This morning after breakfast, we suited up in rain gear and headed outside to take advantage of this sunny (albeit chilly at first) day. It poured buckets here in Napa yesterday and our garden was good and muddy from all the rain. With Michael only able to get a good day’s work of gardening in on the weekend, we need our Saturdays and Sundays to be not raining. Today was one of those days…a family day spent in the mud. Inside we have two large trays planted with seeds that are growing under a light, just waiting for their turn to be moved outside into the ground. We decided to grow them inside so that the boys could watch them grow from seed. There is something purely magical about seeing that first tiny speck of green shoot up from the black, humid soil. We all go to look at the pallet of little squares of dirt each morning to see what has changed, what has grown right in front of us.

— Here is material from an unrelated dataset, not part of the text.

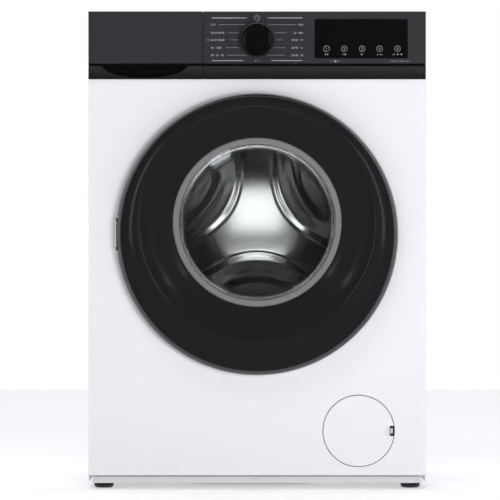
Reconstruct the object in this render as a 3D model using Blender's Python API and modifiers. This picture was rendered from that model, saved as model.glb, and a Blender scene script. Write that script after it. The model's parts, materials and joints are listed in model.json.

Today, we moved a lot of barrels, pulled a lot of weeds, planted some seeds (just to appease Levi, even though we know full well it may be too early) and found a lot of critters along the way. Under one patch of soil, where a cement stepping stone once was, we discovered a whole lot of worms and salamanders. Calvin is enamored with bugs (“bubs”) and can identify a worm, butterfly, ladybug, spider, caterpillar and ant (I’m not bragging, but I sure do think it’s impressive of his little brain). He loves the worms (“woms”) and approaches one with a mixture of curiosity and apprehension. Levi understands that the chickens love to eat worms, so sometimes he like to give them to the ladies. Other days, he chooses to put them back in the soil so that they can “find the rest of their family underground.”
As I was working today and watching the boys dig in the dirt, I thought about the age old analogy between children and plants. How they start from a seed and when given the proper nutrients, a healthy environment, and tender loving care, they can grow and flourish to their utmost capacity. I thought about how Levi used to play in this garden when he was so small and how he has now grown to care for it himself. Now he understands that this is where we grow our food and that food comes from the Earth, that it grows from a tiny seed even. I see how in tune he is with the ground beneath him and how he is learning from it, about it. He knows from experience that there is a cycle of life that he is a part of and contributes to. He witnesses the hard work it takes to build a garden and to care for it and he has reverence for this space of ours. It really continues to be a learning experience for us as a family…we are all being taught by this Earth in so many profound and often surprising ways.